アメリカのホームステイプログラムに参加した学生の1人が、ホストファミリーのお父さんの脚がとても長いのに感銘し、彼に "You really have long legs.(あなたの脚は本当に長いですね)"と言いました。ところがそのお父さんはそのコメントに対してどう反応して良いのか戸惑ってしまいました。なぜなら彼の耳に聞こえたのは "You really have wrong legs. (あなたの脚は本当に他人のものですね)"という英語だったからです。
実は、以下3つの理由により、英語のLとRの発音習得がとても重要になって来ます。
日本語の「ラ・リ・ル・レ・ロ」は【 l 】でも【 r 】でもないので、日本人が英語の【 l 】あるいは【 r 】を発音しても、【 l 】にも聞こえなければ【 r 】にも聞こえない場合が少なくありません。あるいは【 l 】のようにも聞こえるし【 r 】のようにも聞こる場合も多くあります。
【 l 】のつもりが【 r 】に聞こえたり、【 r 】を発音したと思っても【 l 】に響くこともあります。

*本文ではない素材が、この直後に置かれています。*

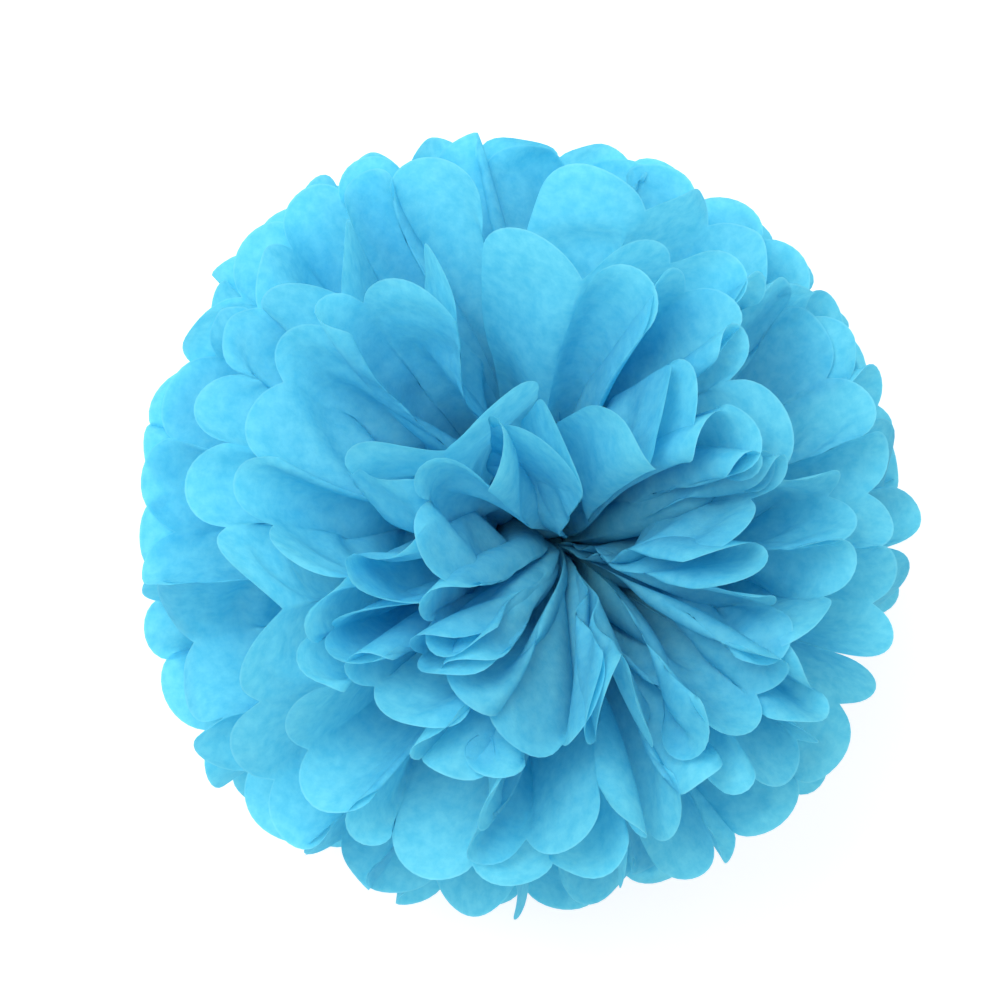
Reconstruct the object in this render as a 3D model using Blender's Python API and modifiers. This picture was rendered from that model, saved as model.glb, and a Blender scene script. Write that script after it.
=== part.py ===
"""Tissue paper pom pom: pleated tissue sheets, tied at the waist with a wire and fanned out into a ball.

Metres, +Z up. The origin is the middle of the ball's underside, on the surface that it rests on. The bundle
of folded sheets lies along Y, the wire runs round it in the XZ plane, and each half of a sheet opens like a
fan, from +X round to -X. The sheets are spread in elevation, from the underside to the top.
"""

import math

import bmesh
import bpy
from mathutils import Vector

# The cut sheets, all alike
SHEET_COUNT = 10
PLEAT_COUNT = 16
PLEAT_WIDTH = 0.03175  # sixteen of them take the whole 20 in width of a sheet
SHEET_LENGTH = 0.254
END_ROUNDING = 0.012  # how far the cut end of a pleat stands out past its two creases
END_POINTS = 4  # points between two creases on a round end
PAPER_THICKNESS = 0.00015  # thicker than real tissue, so that each sheet is a sound solid

# The tied waist
WAIST_PITCH = 0.00067  # from crease to crease, inside the wire
WAIST_RISE = 0.0005  # a crease above or below its sheet's level, inside the wire
SHEET_STEP = 0.0007  # from one sheet's level to the next, inside the wire
TURN_LENGTH = 0.003  # a pleat turns from the bundle's direction to its own over about this length
OPENING_LENGTH = 0.012  # and its two creases spread apart over about this length
ROWS = (0.0015, 0.006, 0.012, 0.022, 0.045, 0.104, 0.112)  # rows of points on each half, from the middle

# The ball
TOP_ELEVATION = math.radians(76)
EDGE_GAP = math.radians(1.5)  # from the XZ plane to the first crease of each fan
TIE_HEIGHT = 0.104  # under the radius of the ball: the lowest petals lie flat on the surface below
FLOOR_STEP = 0.001  # the second sheet's petals lie this much above the first one's

# The wire tie
WIRE_RADIUS = 0.00025
WIRE_CLEARANCE = 0.0003
RING_SQUARENESS = 6  # exponent of the superellipse that the wire follows round the bundle
RING_POINTS = 32
TAIL_LENGTH = 0.010
TAIL_TURNS = 2
TAIL_POINTS = 24

CREASE_END = SHEET_LENGTH / 2 - END_ROUNDING
TISSUE_COLOUR = (0.085, 0.51, 0.77, 1.0)
WIRE_COLOUR = (0.55, 0.56, 0.57, 1.0)


def clear_scene():
    for leftover in list(bpy.data.objects):
        bpy.data.objects.remove(leftover, do_unlink=True)


def make_material(name, colour, roughness, metallic):
    material = bpy.data.materials.new(name)
    material.use_nodes = True
    surface = material.node_tree.nodes["Principled BSDF"]
    surface.inputs["Base Color"].default_value = colour
    surface.inputs["Roughness"].default_value = roughness
    surface.inputs["Metallic"].default_value = metallic
    material.diffuse_color = colour
    return material


def sheet_elevation(number):
    """The elevation of a sheet's fans: the first sheet points down, the last one up."""
    return TOP_ELEVATION * (2 * number / (SHEET_COUNT - 1) - 1)


def half_zigzag(elevation):
    """How far creases stand above and below their fan, so that the pleats keep their width at the rim."""
    pleat_angle = 2 * math.asin(PLEAT_WIDTH / 2 / CREASE_END)
    spread = (math.pi - 2 * EDGE_GAP) / PLEAT_COUNT * math.cos(elevation)
    return math.sqrt(max(0.0, pleat_angle**2 - spread**2)) / 2


def flat_sheet():
    """One sheet before folding: a row of pleats side by side in X, with both ends cut round."""
    mesh = bmesh.new()
    rows = [-distance for distance in reversed((*ROWS, CREASE_END))] + [*ROWS, CREASE_END]
    bmesh.ops.create_grid(mesh, x_segments=PLEAT_COUNT, y_segments=len(rows) - 1, size=0.5)
    for vertex in mesh.verts:
        crease = round((vertex.co.x + 0.5) * PLEAT_COUNT)
        row = round((vertex.co.y + 0.5) * (len(rows) - 1))
        vertex.co = (crease * PLEAT_WIDTH, rows[row], 0)
    creases = set(mesh.verts)
    ends = [
        edge
        for edge in mesh.edges
        if edge.is_boundary and all(abs(vertex.co.y) > ROWS[-1] for vertex in edge.verts)
    ]
    bmesh.ops.subdivide_edges(mesh, edges=ends, cuts=END_POINTS)
    for vertex in mesh.verts:
        if vertex not in creases:
            pleat, along = divmod(vertex.co.x / PLEAT_WIDTH, 1)
            angle = math.pi * along
            vertex.co.x = (pleat + (1 - math.cos(angle)) / 2) * PLEAT_WIDTH
            vertex.co.y += math.copysign(END_ROUNDING * math.sin(angle), vertex.co.y)
    return mesh


def crease_point(crease, distance, number):
    """Where a point of a crease, at this signed distance from the sheet's middle, lies in the ball."""
    side = math.copysign(1, distance)
    up = 1 if crease % 2 else -1
    level = TIE_HEIGHT + (number - (SHEET_COUNT - 1) / 2) * SHEET_STEP
    azimuth = EDGE_GAP + (math.pi - 2 * EDGE_GAP) * crease / PLEAT_COUNT
    opened = 1 - math.exp(-abs(distance) / OPENING_LENGTH)
    elevation = sheet_elevation(number) + up * opened * half_zigzag(sheet_elevation(number))
    outwards = Vector((math.cos(azimuth), side * math.sin(azimuth), 0))
    straight = TURN_LENGTH * (1 - math.exp(-abs(distance) / TURN_LENGTH))
    reach = abs(distance) - straight
    start = Vector(((PLEAT_COUNT / 2 - crease) * WAIST_PITCH, side * straight, level + up * WAIST_RISE))
    lowest = PAPER_THICKNESS / 2 + number * FLOOR_STEP
    if elevation < 0:
        reach_to_floor = (start.z - lowest) / math.sin(-elevation)
    else:
        reach_to_floor = math.inf
    in_air = min(reach, reach_to_floor)
    rising = outwards * math.cos(elevation) + Vector((0, 0, math.sin(elevation)))
    return start + rising * in_air + outwards * (reach - in_air)


def tissue_sheet(number, material, collection):
    """One sheet of the ball: pleated, gathered inside the wire, and fanned out on both sides of it."""
    sheet = flat_sheet()
    for vertex in sheet.verts:
        place = vertex.co.x / PLEAT_WIDTH
        pleat = min(int(place + 1e-4), PLEAT_COUNT - 1)
        near = crease_point(pleat, vertex.co.y, number)
        far = crease_point(pleat + 1, vertex.co.y, number)
        vertex.co = near.lerp(far, place - pleat)
    # Both skins of the paper need the same triangles, or they cross where a pleat is bent.
    bmesh.ops.triangulate(sheet, faces=sheet.faces)
    bmesh.ops.recalc_face_normals(sheet, faces=sheet.faces)
    name = f"sheet_{number + 1:02d}"
    mesh = bpy.data.meshes.new(name)
    sheet.to_mesh(mesh)
    sheet.free()
    mesh.materials.append(material)
    piece = bpy.data.objects.new(name, mesh)
    collection.objects.link(piece)
    shell = piece.modifiers.new("paper", "SOLIDIFY")
    shell.thickness = PAPER_THICKNESS
    shell.offset = 0
    return piece


def ring_points(half_width, half_height, opening):
    """The wire's way round the bundle, from just above +X over the top and back to just below +X."""
    points = []
    first = math.asin((opening / half_height) ** (RING_SQUARENESS / 2))
    for step in range(RING_POINTS + 1):
        angle = first + (2 * math.pi - 2 * first) * step / RING_POINTS
        across = math.copysign(abs(math.cos(angle)) ** (2 / RING_SQUARENESS), math.cos(angle))
        upright = math.copysign(abs(math.sin(angle)) ** (2 / RING_SQUARENESS), math.sin(angle))
        points.append(Vector((half_width * across, 0, half_height * upright)))
    return points


def tail_points(start, twist_radius, bend_radius, upper):
    """One strand of the twisted tail, from the ring outwards along +X."""
    sign = 1 if upper else -1
    centre = Vector((start + bend_radius, 0, sign * (twist_radius + bend_radius)))
    points = []
    for step in (1, 2, 3):
        angle = math.radians(30 * step)
        points.append(centre + Vector((-math.cos(angle), 0, -sign * math.sin(angle))) * bend_radius)
    for step in range(1, TAIL_POINTS + 1):
        turn = 2 * math.pi * TAIL_TURNS * step / TAIL_POINTS
        along = centre.x + TAIL_LENGTH * step / TAIL_POINTS
        points.append(
            Vector((along, sign * twist_radius * math.sin(turn), sign * twist_radius * math.cos(turn)))
        )
    return points


def wire_tie(material, collection):
    """One wire: round the bundle once, then both ends twisted together along +X, between the two fans."""
    corner = 2 ** (-1 / RING_SQUARENESS)
    margin = WIRE_RADIUS + WIRE_CLEARANCE
    half_width = (PLEAT_COUNT / 2 * WAIST_PITCH + margin) / corner
    half_height = ((SHEET_COUNT - 1) / 2 * SHEET_STEP + WAIST_RISE + margin) / corner
    twist_radius = WIRE_RADIUS + WIRE_CLEARANCE / 2
    bend_radius = 3 * WIRE_RADIUS
    upper = tail_points(half_width, twist_radius, bend_radius, True)
    lower = tail_points(half_width, twist_radius, bend_radius, False)
    ring = ring_points(half_width, half_height, twist_radius + bend_radius)
    route = list(reversed(upper)) + ring + lower

    curve = bpy.data.curves.new("wire_tie", "CURVE")
    curve.dimensions = "3D"
    curve.bevel_depth = WIRE_RADIUS
    curve.bevel_resolution = 2
    curve.use_fill_caps = True
    spline = curve.splines.new("POLY")
    spline.points.add(len(route) - 1)
    for point, place in zip(spline.points, route):
        point.co = (*place, 1)
    curve.materials.append(material)
    piece = bpy.data.objects.new("wire_tie", curve)
    piece.location = (0, 0, TIE_HEIGHT)
    collection.objects.link(piece)
    return piece


def main():
    clear_scene()
    collection = bpy.data.collections.new("tissue_paper_pom_pom")
    bpy.context.scene.collection.children.link(collection)
    tissue = make_material("tissue_paper", TISSUE_COLOUR, 0.75, 0.0)
    wire = make_material("tie_wire", WIRE_COLOUR, 0.35, 1.0)
    for number in range(SHEET_COUNT):
        tissue_sheet(number, tissue, collection)
    wire_tie(wire, collection)


main()
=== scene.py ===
# %% [markdown]
# # A tissue paper pom pom
# The real ball is ten sheets of sky blue tissue paper. They are laid on each other, folded like an accordion,
# cut round at both ends, tied round the middle with a thin wire, and pulled apart sheet by sheet.
# The frame loaded here already holds that construction at its real size, with stiff, even folds.
# This lesson keeps its sizes and makes the soft paper: uneven folds, curled petals and a papery finish.

# %% Load the frame
import math

import bmesh
import bpy
import numpy as np
from mathutils import Matrix, Vector


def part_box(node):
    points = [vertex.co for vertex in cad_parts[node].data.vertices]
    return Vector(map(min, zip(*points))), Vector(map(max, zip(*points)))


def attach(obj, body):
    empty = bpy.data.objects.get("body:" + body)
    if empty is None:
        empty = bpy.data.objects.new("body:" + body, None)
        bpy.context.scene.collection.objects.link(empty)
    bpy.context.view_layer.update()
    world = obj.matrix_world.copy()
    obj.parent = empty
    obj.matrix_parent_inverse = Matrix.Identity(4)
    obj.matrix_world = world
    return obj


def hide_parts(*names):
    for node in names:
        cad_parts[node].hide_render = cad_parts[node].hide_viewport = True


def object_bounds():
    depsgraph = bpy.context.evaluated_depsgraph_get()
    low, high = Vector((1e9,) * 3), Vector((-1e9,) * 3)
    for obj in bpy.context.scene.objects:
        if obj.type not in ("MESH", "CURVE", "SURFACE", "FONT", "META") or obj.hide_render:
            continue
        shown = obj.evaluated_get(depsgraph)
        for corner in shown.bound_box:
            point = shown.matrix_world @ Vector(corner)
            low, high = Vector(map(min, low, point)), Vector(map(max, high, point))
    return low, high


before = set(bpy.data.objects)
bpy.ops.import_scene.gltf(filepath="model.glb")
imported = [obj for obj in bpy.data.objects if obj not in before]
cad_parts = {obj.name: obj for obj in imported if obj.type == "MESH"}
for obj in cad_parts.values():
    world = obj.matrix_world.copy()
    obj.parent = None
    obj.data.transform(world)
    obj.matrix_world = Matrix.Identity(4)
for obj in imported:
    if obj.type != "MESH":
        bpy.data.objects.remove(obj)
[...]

日本語の「ラ・リ・ル・レ・ロ」の子音部分は、【 l 】でも【 r 】でもなく、【dr】と呼ばれています。すなわち「ダ」を言う時の【d】(舌の先端が口蓋の天井部分に瞬間的に軽く触れる)と英語の【 r 】が同時に発音される時の音です。英語の【 l 】は舌の先端が上前歯の裏側に押し付けられ時の音であり、【 r 】の場合は舌の先端がどこにも触れない発音なので、英語を日本式「ラ・リ・ル・レ・ロ」で発音してしまうと、混乱が生じます。
Dr.キノシタが実用英単語7116語を分析した結果、LあるいはRを含む単語がなんと65.3% もありました。 又Larry やreally のように1つの単語の中でLやRが複数使われているケースも多いので、実質的にはLとRの使用頻度は、82.3%にまで達します。
すなわち100の単語が使われると、LあるいはRが82回以上出てくる計算になります。
もう少し細かく説明すると次のようになります。
単語の種類 | 使用頻度 | 備考 |
---|---|---|
音節始めの[ r ] | 25.8% | 音節始めの[ r ]とは、rich とか road のように「r+母音」の組み合わせになっているものを意味する。 |
音節尾の[ r ] | 25.2% | 音節尾の[ r ]とは、car とか door のように「母音+r」の組み合わせになっているものを意味する。 音節尾の[ r ]の場合、子音としてよりも、母音としての性質が強く、「母音+r」は母音として扱われている。 |
[ r ] 全体 | 51.0% | |
音節始めの[l] | 18.1% | 音節始めの[l]とは、life とか lip のように「l+母音」の組み合わせになっているものを意味する。 |
音節尾の[l] | 13.2% | 音節尾の[l]とは、hill とか cold のように「母音+l」の組み合わせになっているものを意味する。 |
[l] 全体 | 31.3% | |
[l]と[r]の合計 | 82.3% |
実用英単語7116語の中に[l]と[r]を入れ替えると、別の単語になってしまうもの(たとえば rink とlink)が500語近くもあります。何を発音しているのかわからないのも困りますが、別の単語に聞こえてしまうと、更に大きな誤解をもたらせます。